Scan the records and identify every line in which the string "rigid" occurs, then return those lines.
* begin Data for this exercise *
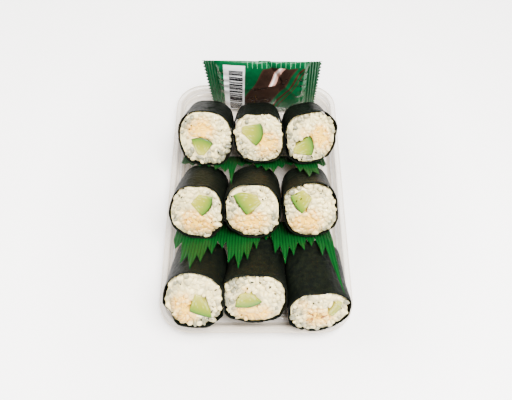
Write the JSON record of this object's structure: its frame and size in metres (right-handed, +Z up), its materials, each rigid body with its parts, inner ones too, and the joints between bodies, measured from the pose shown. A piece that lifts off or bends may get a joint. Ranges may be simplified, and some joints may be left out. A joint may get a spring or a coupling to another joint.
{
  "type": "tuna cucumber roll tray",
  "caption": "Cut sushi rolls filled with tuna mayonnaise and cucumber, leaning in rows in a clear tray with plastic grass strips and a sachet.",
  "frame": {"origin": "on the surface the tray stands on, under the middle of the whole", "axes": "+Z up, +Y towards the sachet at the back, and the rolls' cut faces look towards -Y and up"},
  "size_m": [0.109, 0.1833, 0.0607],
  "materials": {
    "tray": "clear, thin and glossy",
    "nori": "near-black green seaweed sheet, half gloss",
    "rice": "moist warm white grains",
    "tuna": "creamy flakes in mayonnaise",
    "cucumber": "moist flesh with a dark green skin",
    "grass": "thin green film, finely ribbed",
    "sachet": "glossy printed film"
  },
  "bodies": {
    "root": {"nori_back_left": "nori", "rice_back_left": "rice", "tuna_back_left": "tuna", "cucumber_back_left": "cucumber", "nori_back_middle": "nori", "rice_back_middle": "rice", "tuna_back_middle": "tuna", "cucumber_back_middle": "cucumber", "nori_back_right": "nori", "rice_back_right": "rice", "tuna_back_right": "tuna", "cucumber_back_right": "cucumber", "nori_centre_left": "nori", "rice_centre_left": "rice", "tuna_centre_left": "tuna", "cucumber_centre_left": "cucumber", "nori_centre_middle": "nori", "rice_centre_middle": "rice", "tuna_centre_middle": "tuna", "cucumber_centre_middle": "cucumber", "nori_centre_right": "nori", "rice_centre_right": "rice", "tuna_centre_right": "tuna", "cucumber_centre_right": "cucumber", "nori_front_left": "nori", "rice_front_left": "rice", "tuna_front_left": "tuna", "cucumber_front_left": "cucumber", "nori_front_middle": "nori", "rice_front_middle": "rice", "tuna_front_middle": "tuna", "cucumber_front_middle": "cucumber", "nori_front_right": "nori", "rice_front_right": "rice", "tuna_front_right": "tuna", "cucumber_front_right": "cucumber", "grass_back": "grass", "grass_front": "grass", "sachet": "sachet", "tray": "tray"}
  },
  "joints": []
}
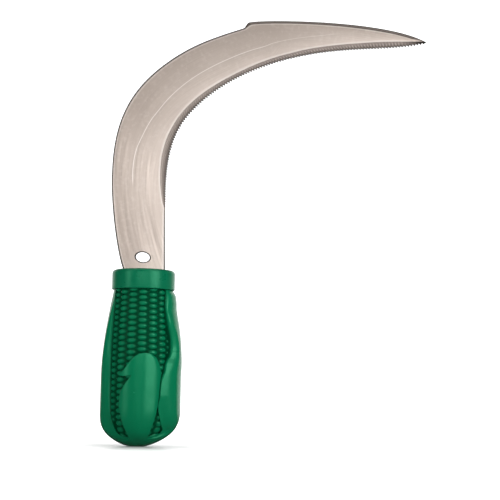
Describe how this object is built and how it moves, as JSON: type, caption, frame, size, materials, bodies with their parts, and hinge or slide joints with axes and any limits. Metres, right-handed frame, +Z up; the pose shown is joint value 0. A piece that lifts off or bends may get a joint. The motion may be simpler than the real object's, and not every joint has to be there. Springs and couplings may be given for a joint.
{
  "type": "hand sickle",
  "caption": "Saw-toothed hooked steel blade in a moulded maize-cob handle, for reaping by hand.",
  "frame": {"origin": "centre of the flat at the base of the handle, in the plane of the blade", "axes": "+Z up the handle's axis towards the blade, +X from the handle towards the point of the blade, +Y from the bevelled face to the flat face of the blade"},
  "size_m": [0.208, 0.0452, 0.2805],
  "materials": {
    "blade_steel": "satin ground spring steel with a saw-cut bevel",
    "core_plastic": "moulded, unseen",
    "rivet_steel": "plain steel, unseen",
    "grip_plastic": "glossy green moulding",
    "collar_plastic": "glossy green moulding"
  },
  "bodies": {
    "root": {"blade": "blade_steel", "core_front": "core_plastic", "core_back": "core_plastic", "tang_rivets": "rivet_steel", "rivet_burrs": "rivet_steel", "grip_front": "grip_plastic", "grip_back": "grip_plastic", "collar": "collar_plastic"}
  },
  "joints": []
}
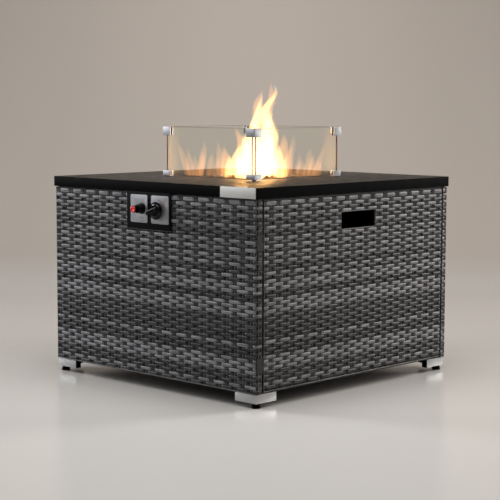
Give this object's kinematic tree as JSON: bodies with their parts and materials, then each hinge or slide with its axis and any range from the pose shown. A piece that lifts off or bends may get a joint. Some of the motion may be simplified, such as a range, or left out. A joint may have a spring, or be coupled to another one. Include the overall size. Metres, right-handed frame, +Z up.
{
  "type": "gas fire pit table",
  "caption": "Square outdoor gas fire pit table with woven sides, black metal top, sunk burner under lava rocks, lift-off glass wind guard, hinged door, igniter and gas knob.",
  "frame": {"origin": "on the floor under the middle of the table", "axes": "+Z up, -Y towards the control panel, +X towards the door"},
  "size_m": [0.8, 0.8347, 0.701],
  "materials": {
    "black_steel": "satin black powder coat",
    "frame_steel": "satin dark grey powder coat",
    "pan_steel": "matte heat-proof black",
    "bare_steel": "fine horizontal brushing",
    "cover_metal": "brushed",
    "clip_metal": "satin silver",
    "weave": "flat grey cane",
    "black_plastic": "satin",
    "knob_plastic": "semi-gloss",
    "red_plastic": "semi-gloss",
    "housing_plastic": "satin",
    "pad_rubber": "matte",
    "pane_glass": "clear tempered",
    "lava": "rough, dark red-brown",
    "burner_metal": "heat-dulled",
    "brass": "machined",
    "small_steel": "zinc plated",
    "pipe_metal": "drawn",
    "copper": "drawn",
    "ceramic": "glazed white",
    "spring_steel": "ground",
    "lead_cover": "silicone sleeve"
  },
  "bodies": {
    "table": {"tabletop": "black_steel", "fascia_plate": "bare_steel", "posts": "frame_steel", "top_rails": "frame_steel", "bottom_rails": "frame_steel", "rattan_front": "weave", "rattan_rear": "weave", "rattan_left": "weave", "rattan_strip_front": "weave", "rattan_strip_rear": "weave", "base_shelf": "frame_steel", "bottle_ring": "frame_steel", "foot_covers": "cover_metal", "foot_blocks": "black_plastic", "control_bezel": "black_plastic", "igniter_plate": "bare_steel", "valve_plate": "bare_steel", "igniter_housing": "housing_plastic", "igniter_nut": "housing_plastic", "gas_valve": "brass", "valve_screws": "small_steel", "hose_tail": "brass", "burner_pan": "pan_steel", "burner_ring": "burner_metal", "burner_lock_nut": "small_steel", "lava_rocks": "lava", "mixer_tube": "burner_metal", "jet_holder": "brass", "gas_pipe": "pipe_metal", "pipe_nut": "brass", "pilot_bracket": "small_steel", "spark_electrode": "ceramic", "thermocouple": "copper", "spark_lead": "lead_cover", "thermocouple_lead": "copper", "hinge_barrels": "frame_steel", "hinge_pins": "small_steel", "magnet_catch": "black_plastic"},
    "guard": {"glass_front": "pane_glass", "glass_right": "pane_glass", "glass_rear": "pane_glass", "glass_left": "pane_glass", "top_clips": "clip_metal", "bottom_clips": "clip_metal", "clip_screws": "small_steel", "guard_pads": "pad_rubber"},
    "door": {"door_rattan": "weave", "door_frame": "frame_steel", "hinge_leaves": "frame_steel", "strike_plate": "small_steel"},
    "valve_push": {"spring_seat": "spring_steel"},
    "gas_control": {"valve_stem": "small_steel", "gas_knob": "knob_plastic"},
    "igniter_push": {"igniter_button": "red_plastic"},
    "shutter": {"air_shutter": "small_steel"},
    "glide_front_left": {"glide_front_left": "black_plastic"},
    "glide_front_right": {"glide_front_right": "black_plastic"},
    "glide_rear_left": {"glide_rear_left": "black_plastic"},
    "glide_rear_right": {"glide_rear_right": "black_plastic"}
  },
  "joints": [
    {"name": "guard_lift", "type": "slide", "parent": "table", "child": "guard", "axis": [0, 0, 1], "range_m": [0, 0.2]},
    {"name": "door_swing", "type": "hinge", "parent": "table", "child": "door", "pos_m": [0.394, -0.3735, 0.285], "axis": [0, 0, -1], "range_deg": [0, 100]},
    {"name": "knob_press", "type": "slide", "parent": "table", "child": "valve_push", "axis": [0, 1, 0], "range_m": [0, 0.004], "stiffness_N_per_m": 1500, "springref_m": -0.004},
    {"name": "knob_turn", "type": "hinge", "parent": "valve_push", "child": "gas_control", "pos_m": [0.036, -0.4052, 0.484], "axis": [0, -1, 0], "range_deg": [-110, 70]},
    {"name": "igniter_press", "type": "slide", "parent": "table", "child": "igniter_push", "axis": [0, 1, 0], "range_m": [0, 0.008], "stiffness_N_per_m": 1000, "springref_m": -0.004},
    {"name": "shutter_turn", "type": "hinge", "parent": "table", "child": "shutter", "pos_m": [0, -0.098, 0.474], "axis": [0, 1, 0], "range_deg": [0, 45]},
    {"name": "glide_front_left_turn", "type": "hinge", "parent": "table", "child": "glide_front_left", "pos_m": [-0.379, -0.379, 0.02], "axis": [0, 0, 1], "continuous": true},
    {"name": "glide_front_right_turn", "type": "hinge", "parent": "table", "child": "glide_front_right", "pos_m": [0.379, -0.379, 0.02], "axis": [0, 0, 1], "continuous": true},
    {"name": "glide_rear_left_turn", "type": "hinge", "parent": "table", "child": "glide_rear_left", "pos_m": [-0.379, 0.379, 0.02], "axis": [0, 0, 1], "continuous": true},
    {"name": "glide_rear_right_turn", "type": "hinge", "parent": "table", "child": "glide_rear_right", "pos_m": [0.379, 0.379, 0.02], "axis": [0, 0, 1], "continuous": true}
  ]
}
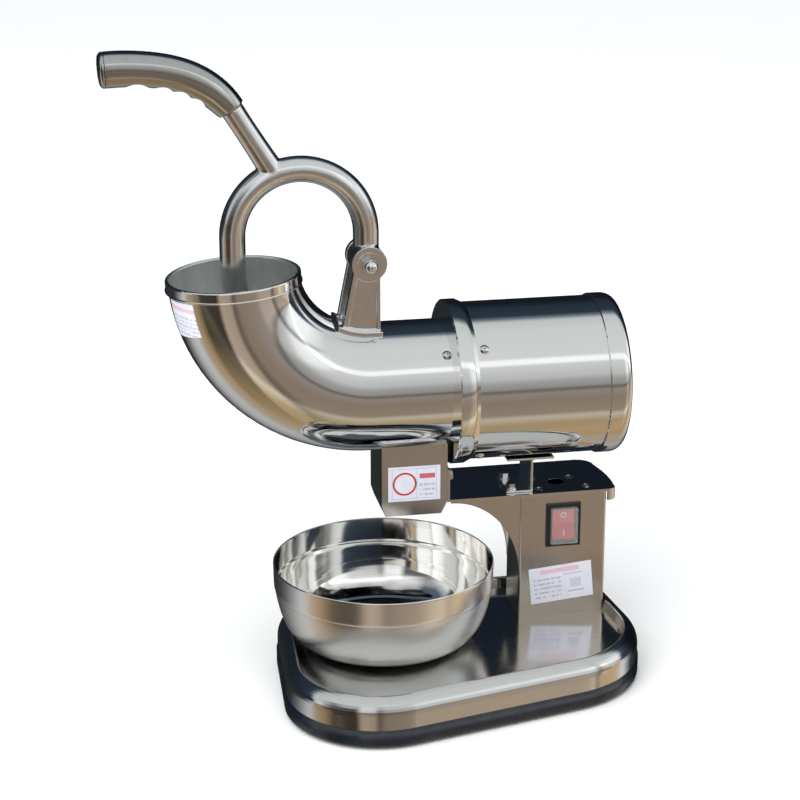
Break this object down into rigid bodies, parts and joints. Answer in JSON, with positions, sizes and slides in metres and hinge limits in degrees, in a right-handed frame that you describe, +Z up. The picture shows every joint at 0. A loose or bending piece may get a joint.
* end Data for this exercise *
Worked solution
Write the JSON record of this object's structure: its frame and size in metres (right-handed, +Z up), its materials, each rigid body with its parts, inner ones too, and the joints between bodies, measured from the pose shown. A piece that lifts off or bends may get a joint. Ranges may be simplified, and some joints may be left out. A joint may get a spring or a coupling to another joint.
Break this object down into rigid bodies, parts and joints. Answer in JSON, with positions, sizes and slides in metres and hinge limits in degrees, in a right-handed frame that you describe, +Z up. The picture shows every joint at 0. A loose or bending piece may get a joint.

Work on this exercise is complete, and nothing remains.